Je pense à un film comme Millennium Mambo de Hou-Hsiao Hsien ; on a aussi cette voix off, on suit un personnage féminin qui est fascinant et qui m'intéresse beaucoup. Mais je ne sors pas du film en ayant toutes les réponses. J'ai assisté à un questionnement sur un personnage et je sens que le metteur en scène joue tout le temps avec la distance. Pour moi le cinéma est une affaire de distance. Mon film est né de la frustration qu’au procès, au fond, on doit juger. On doit donner une réponse, mais finalement, on ne s'approche pas toujours suffisamment de l’accusée. Je pars de cette frustration pour essayer de l'approcher un peu plus — tout en sachant qu'il y a des réponses que je pourrais pas donner. Tant mieux : je n'ai pas de jugement à donner.

Lydia et Milos sont deux personnages qui, à leur manière, sont déracinés. Qu'est-ce que cela a induit dans la construction des personnages ?

Pour moi, la solitude est vraiment au cœur du projet. C’’est même parti d'une sensation dans la ville. J'ai grandi dans la ville et j'adore regarder les gens ; j'ai toujours cette sensation étrange qu'on est comme une multitude de solitudes qui se côtoient : on vit ensemble, et en même temps, on est chacun seul ; et finalement, on n'arrive pas à combler cette solitude. C’est très fort, très présent à Paris. C'est pour ça qu’au début, on voit plusieurs silhouette et que la caméra s’arrête sur Lydia, presque avec cette idée qu’elle aurait pu s’arrêter sur une autre personne et raconter une autre forme de solitude.

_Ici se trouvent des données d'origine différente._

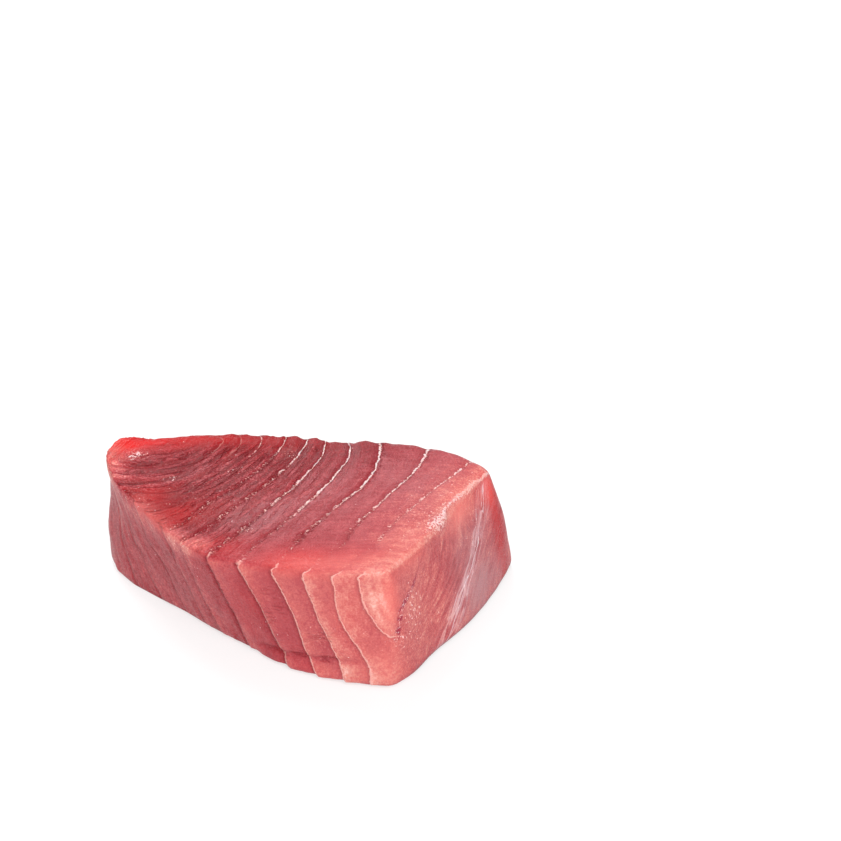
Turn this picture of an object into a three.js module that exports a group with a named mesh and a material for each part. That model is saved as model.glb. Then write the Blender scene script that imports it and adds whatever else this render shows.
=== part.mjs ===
// A portion of raw skipjack tuna: a wedge of boned, skinned loin, cut with a knife on every side.
// It is one solid. Seen from above it is a triangle with a bent front side: it is narrow at the left,
// has its square corner at the front and its widest side at the right, and its long back is bowed.
// Millimetres, +Z up. The origin is under the middle of the box round the portion, on the board.
import * as THREE from "three";
import { mergeVertices } from "three/addons/utils/BufferGeometryUtils.js";

// Driving dimensions
const THICKNESS = 36; // between the two knife cuts, top and underside
const EDGE_RADIUS = 2.4; // soft flesh never keeps a sharp edge
const SWELL = 0.012; // the sides slump outwards at half height by this share of their distance from the middle
const FACET = 2.15; // the usual side of a facet
const EDGE_CROWDING = 0.45; // 0 spaces the facets evenly, and towards 1 they crowd at the edges
const TIP_LIP = 1.8; // how far the top edge hangs out over the neck of the narrow end
const TIP_LIP_FALL = 6; // the power by which that lip dies away along the portion and down its side

// The four top edges, each as [x, y, drop below THICKNESS]. The front one dips at its bend.
const TOP_FRONT = [
  [-51.6, 11.2, 0.3],
  [-45.4, 0.8, 1.5],
  [-35.8, -12.4, 3],
  [-26.2, -21.2, 4.2],
  [-17.9, -25.4, 3.3],
  [-9.2, -28.6, 2.4],
  [7.8, -33.6, 0.9],
  [22.6, -36.2, -0.2],
];
const TOP_RIGHT = [
  [22.6, -36.2, -0.2],
  [33.8, -15.4, 1.2],
  [43.8, 8.4, 2],
  [50.4, 19.8, 2.1],
];
const TOP_BACK = [
  [-46, 34.4, 0.8],
  [-41, 34.3, 1.9],
  [-33, 34.3, 0.2],
  [-26, 34.3, -0.8],
  [-17, 34.1, -1],
  [-3, 33, -1.2],
  [12, 31.8, 0],
  [19, 31, -0.9],
  [31, 29.6, -0.3],
  [42, 25.6, 0.2],
  [50.4, 19.8, 2.1],
];
const TOP_LEFT = [
  [-51.6, 11.2, 0.3],
  [-54, 18.6, 0],
  [-55.2, 26, 0],
  [-53.8, 32, 0],
  [-50.6, 34.4, 0],
  [-46, 34.4, 0.8],
];

// The four edges on the board, each as [x, y]. The front side leans in towards its foot.
const FOOT_FRONT = [
  [-50, 13.2],
  [-41.4, 5],
  [-33.4, -2],
  [-26.4, -9],
  [-12.3, -21],
  [-5.8, -26.4],
  [2, -30.8],
  [14.7, -36],
  [23.6, -37.3],
];
const FOOT_RIGHT = [
  [23.6, -37.3],
  [29.6, -31.2],
  [34.6, -22.3],
  [45, -7.4],
  [52.8, 8.5],
  [57.8, 24.6],
];
const FOOT_BACK = [
  [-47, 35.4],
  [-26, 35.8],
  [0, 34.6],
  [26, 33],
  [44, 30.4],
  [57.8, 24.6],
];
const FOOT_LEFT = [
  [-50, 13.2],
  [-54.6, 19],
  [-56.8, 25.4],
  [-56.4, 31],
  [-53, 35],
  [-47, 35.4],
];

// A soft line through an edge's points, walked evenly from 0 to 1.
function edge(points, height) {
  const curve = new THREE.CatmullRomCurve3(
    points.map(([x, y, drop = 0]) => new THREE.Vector3(x, y, height - drop)),
    false,
    "centripetal",
  );
  return (share) => curve.getPointAt(THREE.MathUtils.clamp(share, 0, 1));
}

// The sheet that four edges span, as a function of the shares across and back. It is their Coons patch.
function sheet(front, right, back, left) {
  const corner = [front(0), front(1), back(0), back(1)];
  return (across, deep) => {
    const point = new THREE.Vector3();
    point.addScaledVector(front(across), 1 - deep).addScaledVector(back(across), deep);
    point.addScaledVector(left(deep), 1 - across).addScaledVector(right(deep), across);
    point.addScaledVector(corner[0], -(1 - across) * (1 - deep)).addScaledVector(corner[1], -across * (1 - deep));
    point.addScaledVector(corner[2], -(1 - across) * deep).addScaledVector(corner[3], -across * deep);
    return point;
  };
}

const top = sheet(...[TOP_FRONT, TOP_RIGHT, TOP_BACK, TOP_LEFT].map((points) => edge(points, THICKNESS)));
const foot = sheet(...[FOOT_FRONT, FOOT_RIGHT, FOOT_BACK, FOOT_LEFT].map((points) => edge(points, 0)));

// Facets crowd towards both ends of a side, where its edges are rounded.
function crowded(share) {
  return share - (EDGE_CROWDING * Math.sin(2 * Math.PI * share)) / (2 * Math.PI);
}

// A point on a plain block, moved onto the same block with rounded edges.
function rounded(point, size) {
  const inner = point.clone();
  for (const axis of ["x", "y", "z"])
    inner[axis] = THREE.MathUtils.clamp(point[axis], EDGE_RADIUS, size[axis] - EDGE_RADIUS);
  return inner.add(point.clone().sub(inner).setLength(EDGE_RADIUS));
}

function portion() {
  const size = new THREE.Vector3(100, 56, THICKNESS); // mean length, mean depth and thickness
  const [across, deep, high] = size.toArray().map((side) => Math.round(side / FACET));
  const block = new THREE.BoxGeometry(1, 1, 1, across, deep, high);
  block.deleteAttribute("normal");
  block.deleteAttribute("uv");
  const geometry = mergeVertices(block);
  const place = geometry.getAttribute("position");
  for (let i = 0; i < place.count; i++) {
    const share = new THREE.Vector3().fromBufferAttribute(place, i).addScalar(0.5);
    const plain = new THREE.Vector3(crowded(share.x), crowded(share.y), crowded(share.z)).multiply(size);
    const soft = rounded(plain, size).divide(size);
    const below = foot(soft.x, soft.y);
    const point = below.clone().lerp(top(soft.x, soft.y), soft.z);
    const swell = 1 + SWELL * 4 * soft.z * (1 - soft.z);
    const lip = TIP_LIP * ((1 - soft.x) * soft.z) ** TIP_LIP_FALL;
    place.setXYZ(i, point.x * swell - lip, point.y * swell, point.z);
  }
  geometry.computeBoundingBox();
  const middle = geometry.boundingBox.getCenter(new THREE.Vector3());
  geometry.translate(-middle.x, -middle.y, -geometry.boundingBox.min.z);
  geometry.computeVertexNormals();
  return geometry;
}

// Raw tuna flesh: wet, even, and between wine red and salmon.
const flesh = new THREE.MeshStandardMaterial({ color: "#c8585f", roughness: 0.35, metalness: 0 });

const tuna = new THREE.Group();
const piece = new THREE.Mesh(portion(), flesh);
piece.name = "tuna_portion";
tuna.add(piece);

export default tuna;
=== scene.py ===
import math

import bmesh
import bpy
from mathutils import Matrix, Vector, geometry, noise


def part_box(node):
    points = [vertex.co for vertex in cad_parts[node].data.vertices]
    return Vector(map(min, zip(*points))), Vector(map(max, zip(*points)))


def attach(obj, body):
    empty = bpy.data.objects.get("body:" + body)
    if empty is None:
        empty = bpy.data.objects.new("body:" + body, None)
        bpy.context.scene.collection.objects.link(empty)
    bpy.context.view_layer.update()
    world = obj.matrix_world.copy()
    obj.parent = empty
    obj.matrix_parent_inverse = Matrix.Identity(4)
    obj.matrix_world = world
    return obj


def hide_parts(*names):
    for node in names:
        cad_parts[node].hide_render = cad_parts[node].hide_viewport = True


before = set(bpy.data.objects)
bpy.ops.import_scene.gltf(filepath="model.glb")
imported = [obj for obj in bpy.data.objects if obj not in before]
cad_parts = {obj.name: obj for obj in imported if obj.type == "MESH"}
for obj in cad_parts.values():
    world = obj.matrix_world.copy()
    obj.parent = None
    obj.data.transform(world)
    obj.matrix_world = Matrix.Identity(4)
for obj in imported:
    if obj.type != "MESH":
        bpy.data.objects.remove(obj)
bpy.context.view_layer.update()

MM = 0.001

# The camera. It stands in front of the long cut side and looks down on the portion, whose left end
# and right side both show. It aims at the spot of the table that lies in the middle of the picture.
ELEVATION = math.radians(30)
DISTANCE = 800 * MM
AIM = Vector((31.2, 105.9, 0)) * MM
SENSOR = 36  # mm across
PICTURE_SIDE = 841  # pixels
PIXELS_PER_MM = 3.2  # at the spot that it aims at

camera_data = bpy.data.cameras.new("camera")
camera_data.sensor_width = SENSOR
camera_data.lens = SENSOR * PIXELS_PER_MM * DISTANCE / MM / PICTURE_SIDE
camera = bpy.data.objects.new("camera", camera_data)
camera.location = AIM + DISTANCE * Vector((0, -math.cos(ELEVATION), math.sin(ELEVATION)))
camera.rotation_euler = (math.pi / 2 - ELEVATION, 0, 0)
bpy.context.scene.collection.objects.link(camera)
bpy.context.scene.camera = camera

# The body of the portion. It is one piece of raw loin with no skin or bone, cut with a knife on every
# side. The cut block is copied, its blunt front corner is worked softer, and its surface is made fine.
FINE_LEVELS = 2
SAME_POINT = 0.01 * MM
JOIN_ANGLE = math.radians(60)  # triangles that lie flatter to each other than this make one face
CORNER = Vector((23.5, -36.5)) * MM  # the front upright corner, seen from above
CORNER_REACH = 12 * MM
CORNER_FOOT = 4 * MM  # below this the corner stays square
CORNER_PASSES = 12
THIN_LEFT, THIN_FRONT, THIN_OVER = -24 * MM, 18 * MM, 26 * MM  # beyond these the top edge is softest
THIN_STEP = 1 * MM  # each pass begins this much further left
THIN_PASSES = 8
SOFTENING = 0.5  # how far a pass draws a point to the middle of its neighbours

bm = bmesh.new()
bm.from_mesh(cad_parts["tuna_portion"].data)
bmesh.ops.remove_doubles(bm, verts=bm.verts, dist=SAME_POINT)
bmesh.ops.join_triangles(
    bm,
    faces=bm.faces,
    angle_face_threshold=JOIN_ANGLE,
    angle_shape_threshold=JOIN_ANGLE,
)
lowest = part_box("tuna_portion")[0]
blunt = [
    vert
    for vert in bm.verts
    if (vert.co.xy - CORNER).length < CORNER_REACH and lowest.z + CORNER_FOOT < vert.co.z
]
for _ in range(CORNER_PASSES):
    bmesh.ops.smooth_vert(bm, verts=blunt, factor=SOFTENING, use_axis_x=True, use_axis_y=True)
for done in range(THIN_PASSES):
    thin = [
        vert
        for vert in bm.verts
        if vert.co.x < THIN_LEFT - done * THIN_STEP and vert.co.y < THIN_FRONT and THIN_OVER < vert.co.z
    ]
    bmesh.ops.smooth_vert(
        bm,
        verts=thin,
        factor=SOFTENING,
        use_axis_x=True,
        use_axis_y=True,
        use_axis_z=True,
    )
mesh = bpy.data.meshes.new("tuna_flesh")
bm.to_mesh(mesh)
bm.free()
tuna = bpy.data.objects.new("tuna_flesh", mesh)
bpy.context.scene.collection.objects.link(tuna)
fine = tuna.modifiers.new("fine surface", "SUBSURF")
fine.levels = fine.render_levels = FINE_LEVELS
bpy.context.view_layer.objects.active = tuna
bpy.ops.object.modifier_apply(modifier=fine.name)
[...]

Lydia, Milos et Salomé sont trois personnages très seuls. Lydia est une une sage-femme qui vit en décalage, un peu à contre-courant des autres, avec un métier terriblement prenant (douze heures sur le papier, mais c’est c’est plus 14 ou 15 heures) ; Milos est conducteur de nuit — donc aussi en décalage — issu d’une migration et qui essaie de se sortir de la communauté et de la pression familiale pesant sur lui. Et puis Salomé a l’air d’avoir la vie sur les rails mais va basculer au moment du post-partum et du congé maternité parce qu’elle est toute seule chez elle avec l’enfant..

Il y a une voix particulière qui est celle de la musique. Comment avez-vous travaillé avec le compositeur ?

La grande chance, ça a été qu'il a commencé à travailler dès le scénario — c’est très rare. Ce qui m’a semblé surréaliste, c’est qu’en travaillant à partir d’un scénario, il se sentait plus libre parce qu'il n'y avait pas encore une image “écrasante“. Il ne se sentait pas en “commentaire des images“ et il avait déjà eu le temps de faire toute une proposition de vraie thème musicale. Je lui avais donné des références et un seule indication: à partir du moment où il y a de la musique, il faut vraiment qu'elle soit une voix de l’histoire, presque une ligne narratrice, pas juste là pour souligner l'émotion. Et il a fait une vraie proposition de B.O.

J’avais donc déjà entendu certains thèmes avant le tournage. Ça a aussi permis qu'au montage, on n'ait jamais à poser de musique temporaire — ce qu'on fait souvent d’habitude ; on pose des grands tubes dont on n'aura jamais les droits. La musique s’est vraiment formée en parallèle de l'image du montage, ce qui fait que je pense qu'elle a pris une place à elle. Quitte à en mettre, il fallait qu’elle soit une voix du film, au même titre que le reste.